Not surprisingly, the researchers also found people who had ridden out previous storms had a higher threshold for agreeing to evacuate. “This suggests that those who ignored orders may have gained more confidence due to their past decision,” they write.

When asked why they would choose not to evacuate, the two reasons most often given were traffic (roads can get jammed when many thousands of people are simultaneously leaving coastal areas) and concern about damage to their property, including looting.

“There is still a need to spread information to the public that widespread looting in disasters is not as common as the fear of looting,” the researchers write.

DeYoung and her colleagues found wind speed was the main factor people used when evaluating how threatening a storm appears, thus greatly affecting the decision to evacuate. They argue this is a fundamental misreading of the threat, “since wind is not usually the main cause of mortality in a hurricane event.”

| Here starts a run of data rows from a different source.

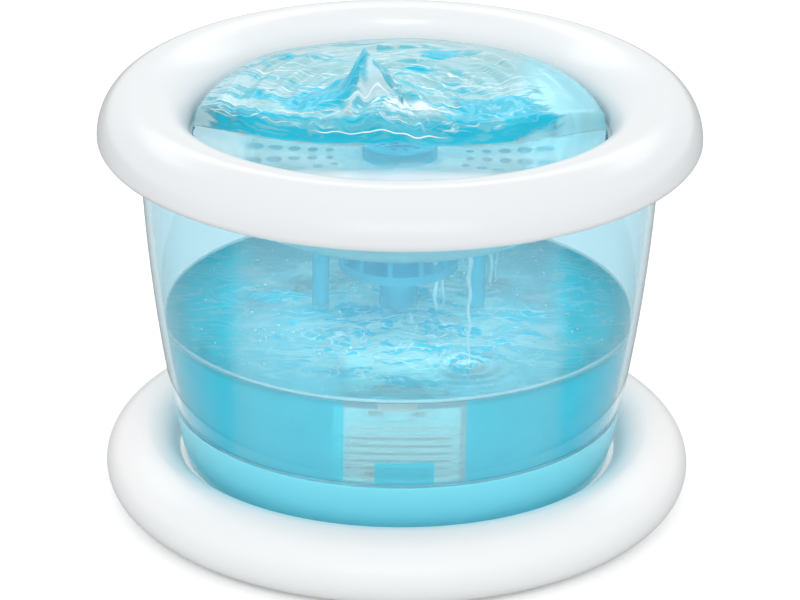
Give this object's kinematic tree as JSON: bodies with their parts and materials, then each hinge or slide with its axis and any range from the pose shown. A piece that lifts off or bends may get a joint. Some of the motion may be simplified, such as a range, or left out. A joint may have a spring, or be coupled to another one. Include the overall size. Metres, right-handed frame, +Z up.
{
  "type": "pet water fountain",
  "caption": "Round pet water fountain: clear blue tank on a white spill tray, rolled white top ring, perforated drinking bowl with a central nozzle, fed by a submersible pump.",
  "frame": {"origin": "on the table, at the centre of the fountain (the common axis of tray, tank, bowl and ring)", "axes": "+Z up along the fountain's axis; -Y is the front, where the pump's intake grille faces; the cord notch is at +Y"},
  "size_m": [0.23, 0.23, 0.1656],
  "materials": {
    "white_shell": "polished",
    "clear_blue": "clear, light blue tint",
    "soft_rubber": "matte",
    "silicone": "satin, milky",
    "pump_grey": "satin",
    "core_steel": "laminated",
    "coil_wire": "enamelled wire",
    "resin": "cast",
    "ceramic": "ground",
    "magnet": "sintered",
    "impeller_plastic": "moulded",
    "foam": "open-cell foam",
    "carbon": "fibre pad with carbon",
    "filter_cover_light": "satin",
    "slider_light": "satin",
    "water": "clear water, drawn only in the visual model"
  },
  "bodies": {
    "base": {"base_tray": "white_shell", "rubber_feet": "soft_rubber"},
    "tank": {"tank_shell": "clear_blue", "pump_housing": "pump_grey", "suction_cups": "silicone", "stator_core": "core_steel", "coil_winding": "coil_wire", "potting_resin": "resin", "cable_gland": "soft_rubber", "outlet_seal": "silicone", "ceramic_shaft": "ceramic", "rear_bush": "soft_rubber"},
    "bowl": {"drinking_bowl": "clear_blue", "bowl_seal": "silicone", "support_frame": "clear_blue", "riser_tube": "clear_blue", "nozzle_body": "clear_blue"},
    "cap": {"nozzle_cap": "clear_blue"},
    "ring": {"top_ring": "white_shell"},
    "rotor": {"rotor_magnet": "magnet", "impeller": "impeller_plastic"},
    "chamber_front": {"chamber_cover": "pump_grey", "chamber_oring": "soft_rubber", "front_bush": "soft_rubber"},
    "carbon": {"carbon_pad": "carbon"},
    "foam": {"foam_filter": "foam"},
    "cover": {"filter_cover": "filter_cover_light"},
    "slider": {"flow_slider": "slider_light"}
  },
  "joints": [
    {"name": "tank_lift", "type": "slide", "parent": "base", "child": "tank", "axis": [0, 0, 1], "range_m": [0, 0.12]},
    {"name": "bowl_lift", "type": "slide", "parent": "tank", "child": "bowl", "axis": [0, 0, 1], "range_m": [0, 0.13]},
    {"name": "ring_lift", "type": "slide", "parent": "bowl", "child": "ring", "axis": [0, 0, 1], "range_m": [0, 0.06]},
    {"name": "cap_lift", "type": "slide", "parent": "bowl", "child": "cap", "axis": [0, 0, 1], "range_m": [0, 0.03]},
    {"name": "impeller_spin", "type": "hinge", "parent": "tank", "child": "rotor", "pos_m": [0, 0, 0.0433], "axis": [0, 1, 0], "continuous": true},
    {"name": "filter_cover_pull", "type": "slide", "parent": "tank", "child": "cover", "axis": [0, -1, 0], "range_m": [0, 0.034]},
    {"name": "foam_pull", "type": "slide", "parent": "tank", "child": "foam", "axis": [0, -1, 0], "range_m": [0, 0.02244]},
    {"name": "carbon_pull", "type": "slide", "parent": "tank", "child": "carbon", "axis": [0, -1, 0], "range_m": [0, 0.0153]},
    {"name": "chamber_cover_pull", "type": "slide", "parent": "tank", "child": "chamber_front", "axis": [0, -1, 0], "range_m": [0, 0.0068]},
    {"name": "flow_slide", "type": "slide", "parent": "cover", "child": "slider", "axis": [1, 0, 0], "range_m": [-0.006, 0.006]}
  ],
  "couplings": [
    {"joint": "foam_pull", "follows": "filter_cover_pull", "ratio": 0.66},
    {"joint": "carbon_pull", "follows": "filter_cover_pull", "ratio": 0.45},
    {"joint": "chamber_cover_pull", "follows": "filter_cover_pull", "ratio": 0.2}
  ]
}
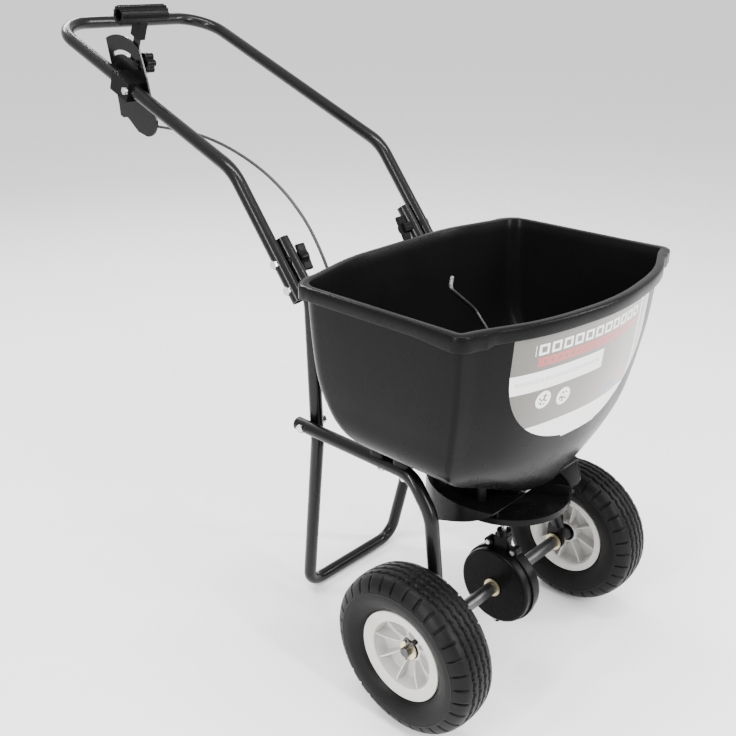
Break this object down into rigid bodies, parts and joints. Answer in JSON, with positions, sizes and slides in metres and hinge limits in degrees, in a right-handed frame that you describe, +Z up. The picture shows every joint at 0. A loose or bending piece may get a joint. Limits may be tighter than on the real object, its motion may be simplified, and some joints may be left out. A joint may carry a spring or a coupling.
{
  "type": "broadcast spreader",
  "caption": "Walk-behind broadcast spreader: deep black hopper over a spinner disc, axle-driven gearbox, pneumatic tyres, tube frame with stand, push handle and lever-operated gate.",
  "frame": {"origin": "on the ground under the middle of the machine's footprint", "axes": "+Z up, +Y aft towards the operator's end of the handle, +X to the operator's left along the axle"},
  "size_m": [0.5272, 1.101, 1.0061],
  "materials": {
    "moulded_black": "satin",
    "black_paint": "gloss",
    "bright_steel": "zinc plated",
    "yellow_plate": "yellow zinc plated",
    "nylon": "satin",
    "white_plastic": "satin",
    "tyre_rubber": "matt",
    "black_rubber": "matt"
  },
  "bodies": {
    "frame": {"hopper": "moulded_black", "floor_bush": "moulded_black", "gate_guides": "moulded_black", "shroud": "moulded_black", "shroud_screws": "bright_steel", "left_frame_tube": "black_paint", "right_frame_tube": "black_paint", "stand": "black_paint", "handle": "black_paint", "handle_bolts": "bright_steel", "handle_spacers": "moulded_black", "frame_bolts": "bright_steel", "hopper_bolts": "bright_steel", "left_gearbox_shell": "moulded_black", "right_gearbox_shell": "moulded_black", "gearbox_bushes": "nylon", "gearbox_bolts": "bright_steel", "axle_bushes": "nylon", "control_plate": "black_paint", "control_clamp": "moulded_black", "clamp_bolts": "bright_steel", "pivot_bolt": "bright_steel", "control_cable": "black_rubber", "cable_stops": "bright_steel"},
    "axle_line": {"axle": "bright_steel", "axle_sleeves": "black_paint", "axle_washers": "yellow_plate", "crown_gear": "nylon", "left_tyre": "tyre_rubber", "left_inner_tube": "black_rubber", "left_rim": "white_plastic", "left_valve": "black_rubber", "left_hub_bushes": "nylon", "left_cotter": "bright_steel", "right_cotter": "bright_steel"},
    "right_wheel": {"right_tyre": "tyre_rubber", "right_inner_tube": "black_rubber", "right_rim": "white_plastic", "right_valve": "black_rubber", "right_hub_bushes": "nylon"},
    "spinner_line": {"spinner": "moulded_black", "spinner_shaft": "bright_steel", "spinner_pin": "bright_steel", "pinion_gear": "nylon", "stirrer": "bright_steel"},
    "lever_arm": {"lever": "black_paint", "lever_grip": "moulded_black"},
    "gate_plate": {"gate": "bright_steel"},
    "rate_stop": {"stop_knob": "moulded_black"},
    "left_knob": {"left_wing_knob": "moulded_black"},
    "right_knob": {"right_wing_knob": "moulded_black"}
  },
  "joints": [
    {"name": "axle_spin", "type": "hinge", "parent": "frame", "child": "axle_line", "pos_m": [0, -0.3855, 0.13], "axis": [1, 0, 0], "continuous": true},
    {"name": "right_wheel_spin", "type": "hinge", "parent": "frame", "child": "right_wheel", "pos_m": [-0.222, -0.3855, 0.13], "axis": [1, 0, 0], "continuous": true},
    {"name": "spinner_spin", "type": "hinge", "parent": "frame", "child": "spinner_line", "pos_m": [0, -0.3855, 0.3], "axis": [0, 0, 1], "continuous": true},
    {"name": "lever_swing", "type": "hinge", "parent": "frame", "child": "lever_arm", "pos_m": [-0.147, 0.3495, 0.862], "axis": [1, 0, 0], "range_deg": [-45, 0]},
    {"name": "gate_slide", "type": "slide", "parent": "frame", "child": "gate_plate", "axis": [0, 1, 0], "range_m": [-0.0316, 0]},
    {"name": "stop_turn", "type": "hinge", "parent": "frame", "child": "rate_stop", "pos_m": [-0.15, 0.3495, 0.862], "axis": [1, 0, 0], "range_deg": [0, 8]},
    {"name": "left_knob_turn", "type": "hinge", "parent": "frame", "child": "left_knob", "pos_m": [0.125, -0.0575, 0.644], "axis": [1, 0, 0], "continuous": true},
    {"name": "right_knob_turn", "type": "hinge", "parent": "frame", "child": "right_knob", "pos_m": [-0.125, -0.0575, 0.644], "axis": [1, 0, 0], "continuous": true}
  ],
  "couplings": [
    {"joint": "spinner_spin", "follows": "axle_spin", "ratio": -4},
    {"joint": "gate_slide", "follows": "lever_swing", "m_per_rad": 0.04}
  ]
}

“Between 2000 and 2010, there were 1,437 deaths attributed to hurricanes in the U.S., most of these from Hurricane Katrina in 2005,” they write. “Drowning was the major cause of directly related deaths (59.7 percent), mostly in evacuation zones where residents had decided not to leave. Twenty of those deaths were drowning within the home.”

So the scary forecasts of sustained winds of 140 mph may save some lives by convincing people who would otherwise be reluctant to evacuate that it really is time to go.